To solve the limit problem, we need to find the values of \( a \) and \( b \) such that: \[ \lim_{x \to 0} \frac{1 - \cos x}{e^{ax} - bx - 1} = 2 \] ### Step 1: Identify the form of the limit First, we evaluate the limit as \( x \) approaches 0. - The numerator \( 1 - \cos(0) = 1 - 1 = 0 \). - The denominator \( e^{a \cdot 0} - b \cdot 0 - 1 = 1 - 0 - 1 = 0 \). Since both the numerator and denominator approach 0, we have a \( \frac{0}{0} \) indeterminate form, which allows us to apply L'Hôpital's Rule. ### Step 2: Apply L'Hôpital's Rule According to L'Hôpital's Rule, we differentiate the numerator and the denominator separately: - The derivative of the numerator \( 1 - \cos x \) is \( \sin x \). - The derivative of the denominator \( e^{ax} - bx - 1 \) is \( ae^{ax} - b \).

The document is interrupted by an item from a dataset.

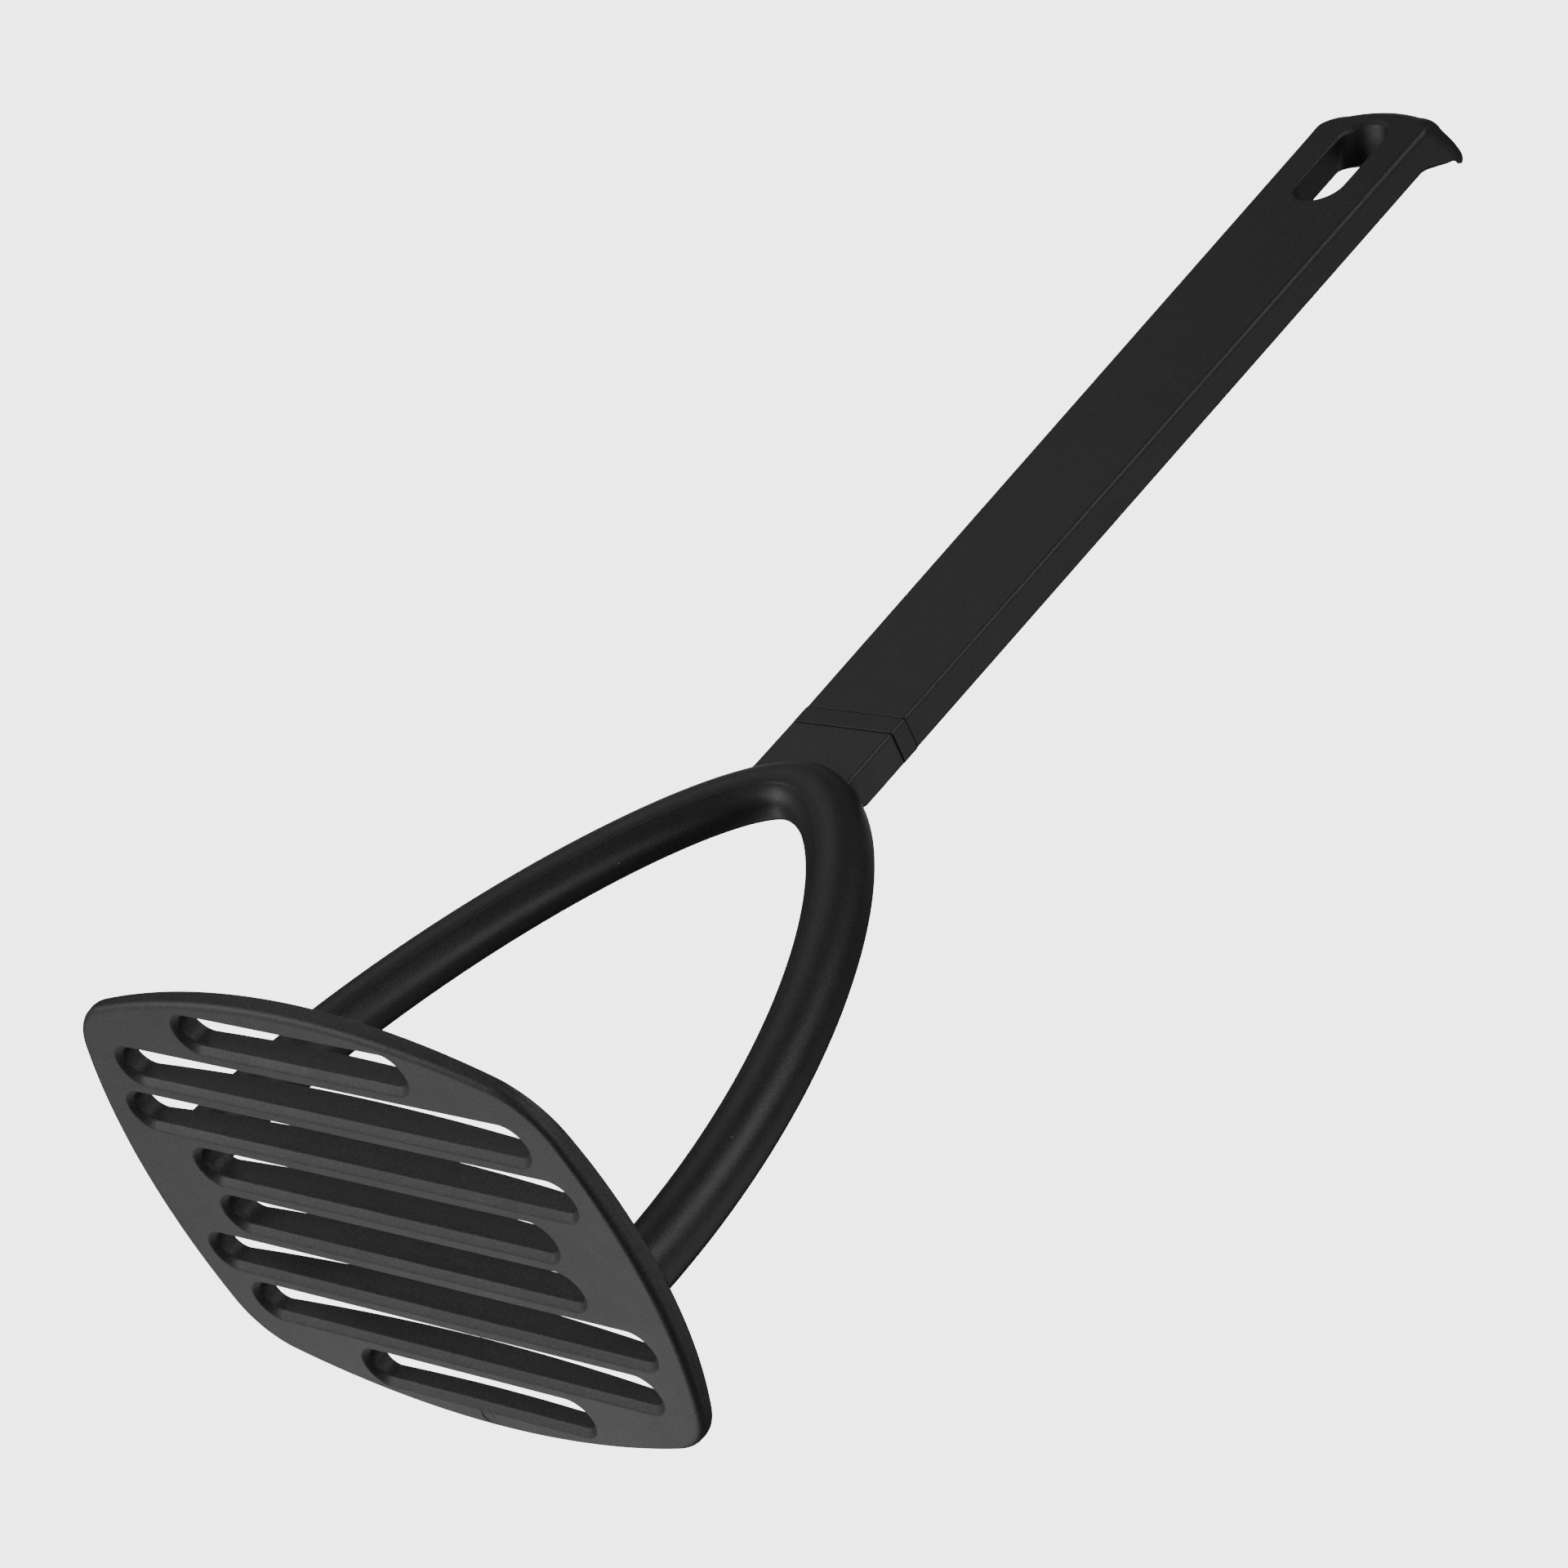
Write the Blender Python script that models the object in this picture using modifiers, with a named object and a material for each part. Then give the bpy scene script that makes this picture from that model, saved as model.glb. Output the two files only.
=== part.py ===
"""Potato masher: a slotted pressing plate on a wishbone yoke, a collar and a flat bar handle.

The working face lies on z = 0, the handle runs up along +Z and the slots run along X.
All lengths below are in millimetres and are turned into metres by MM.
"""
import math

import bmesh
import bpy
from mathutils import Matrix

MM = 0.001
GAP = 0.3                      # clearance between pieces that touch

# Pressing plate
PLATE_HALF_X = 50.0
PLATE_HALF_Y = 38.6
LONG_SIDE_RADIUS = 134.0       # the bulge of the two sides along X
SHORT_SIDE_RADIUS = 86.0       # the bulge of the two sides along Y
PLATE_CORNER_RADIUS = 12.5
RIM_HEIGHT = 3.1               # plate thickness at its edge
CROWN_RISE = 2.4               # how much the back swells above the rim at the centre
RIM_ROUND = 1.1

# Slots through the plate, counted outwards from the centre line
SLOT_PITCH = 9.05
SLOT_WIDTH = 5.4               # clear width, inside the chamfers
SLOT_CHAMFER = 1.0
SLOT_HALF_LENGTHS = (34.6, 42.9, 39.3, 21.8)

# Yoke: centre line in the XZ plane, section width across the leg and depth along Y
FOOT_X = 45.0
LEG_HANDLE = (46.5, 47.7)      # Bezier handle above each foot
CROWN_Z = 97.4
CROWN_HANDLE_X = 16.8          # Bezier handle beside the crown
LEG_WIDTH = 9.9
CROWN_SWELL = 1.13             # how much wider the section is at the crown than at the feet
CROWN_SLIM = 0.81              # how much the swollen crown is thinned again from front to back
CROWN_LEAN = 1.9               # how far the crown lies behind the feet
LEG_FRONT_Y = -3.7
LEG_BACK_Y = 3.4
LEG_BACK_ROUND = 1.9
LEG_SHOULDER_Y = 0.9           # where the straight sides of the section give way to its round front

# Foot peg and its blind socket in the plate
PEG_SIZE = 4.0
PEG_X = 45.2
PEG_BOTTOM = 2.05

# Neck, collar and tang, all centred on the handle's own line
BAR_Y = 4.1
NECK_WIDTH = 19.6
NECK_DEPTH = 5.8
NECK_BOTTOM = 96.0
NECK_TOP = 110.2
COLLAR_HEIGHT = 3.55
COLLAR_PROUD = 0.12
TANG_WIDTH = 12.0
TANG_DEPTH = 2.6
TANG_TOP = 136.0

# Handle
HANDLE_TOP = 274.0
HANDLE_WIDTH_LOW = 19.4
BAR_LEAN = 1.25                # how far the handle's top lies in front of its bottom
HANDLE_WIDTH_TOP = 22.8
HANDLE_DEPTH_TOP = 5.9
HANDLE_CORNER = 4.6
HANDLE_END_DOME = 0.9
EDGE_ROUND = 0.5

# End of the handle, seen from the side: a round nose in front and a hook lip behind
NOSE_RADIUS = 3.4
NOSE_DROP = 1.6                # the nose ends this far below the top
LIP_BACK_Y = 10.8
LIP_ROOT_Z = 261.4             # where the lip starts to leave the handle's back
LIP_TIP_DROP = 2.2             # how far the underside of the tip lies below the top

# Hanging slot
HANG_WIDTH = 8.8
HANG_LOW = 245.2
HANG_HIGH = 267.2
HANG_CHAMFER = 0.8

CROWN_STEPS = 56


# ---------------------------------------------------------------- scene helpers
def clear_scene():
    for old in list(bpy.data.objects):
        bpy.data.objects.remove(old, do_unlink=True)


def new_collection(name):
    group = bpy.data.collections.new(name)
    bpy.context.scene.collection.children.link(group)
    return group


def nylon(name, value, roughness):
    mat = bpy.data.materials.new(name)
    mat.use_nodes = True
    shader = mat.node_tree.nodes["Principled BSDF"]
    shader.inputs["Base Color"].default_value = (value, value, value, 1.0)
    shader.inputs["Roughness"].default_value = roughness
    shader.inputs["Metallic"].default_value = 0.0
    mat.diffuse_color = (value, value, value, 1.0)
    return mat


def plain_mesh(source, name, group):
    """Turn a curve or a modified object into a welded mesh object and drop the source."""
    depsgraph = bpy.context.evaluated_depsgraph_get()
    mesh = bpy.data.meshes.new_from_object(source.evaluated_get(depsgraph))
    work = bmesh.new()
    work.from_mesh(mesh)
    bmesh.ops.remove_doubles(work, verts=work.verts, dist=0.00001)
    bmesh.ops.recalc_face_normals(work, faces=work.faces)
    work.to_mesh(mesh)
    work.free()
    made = bpy.data.objects.new(name, mesh)
    made.matrix_world = source.matrix_world.copy()
    group.objects.link(made)
    bpy.data.objects.remove(source, do_unlink=True)
    bpy.context.view_layer.update()
    return made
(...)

Thus, we can rewrite the limit as: \[ \lim_{x \to 0} \frac{\sin x}{ae^{ax} - b} \] ### Step 3: Evaluate the new limit Now we substitute \( x = 0 \): - The numerator becomes \( \sin(0) = 0 \). - The denominator becomes \( ae^{a \cdot 0} - b = a \cdot 1 - b = a - b \). This gives us another \( \frac{0}{0} \) form if \( a = b \). Therefore, we set: \[ a - b = 0 \quad \Rightarrow \quad a = b \quad \text{(Equation 1)} \] ### Step 4: Differentiate again Since we have \( a = b \), we differentiate again. The new limit is: \[ \lim_{x \to 0} \frac{\cos x}{a \cdot ae^{ax}} = \frac{\cos(0)}{a^2} = \frac{1}{a^2} \] ### Step 5: Set the limit equal to 2 We know from the problem statement that this limit equals 2: \[ \frac{1}{a^2} = 2 \] ### Step 6: Solve for \( a \) From the equation \( \frac{1}{a^2} = 2 \), we can solve for \( a^2 \): \[ a^2 = \frac{1}{2} \] Taking the square root gives: \[ a = \pm \frac{1}{\sqrt{2}} \] ### Step 7: Find \( b \) Since we established that \( a = b \), we have: \[ b = \pm \frac{1}{\sqrt{2}} \] ### Final Answer Thus, the values of \( a \) and \( b \) are: \[ a = b = \frac{1}{\sqrt{2}} \quad \text{or} \quad a = b = -\frac{1}{\sqrt{2}} \]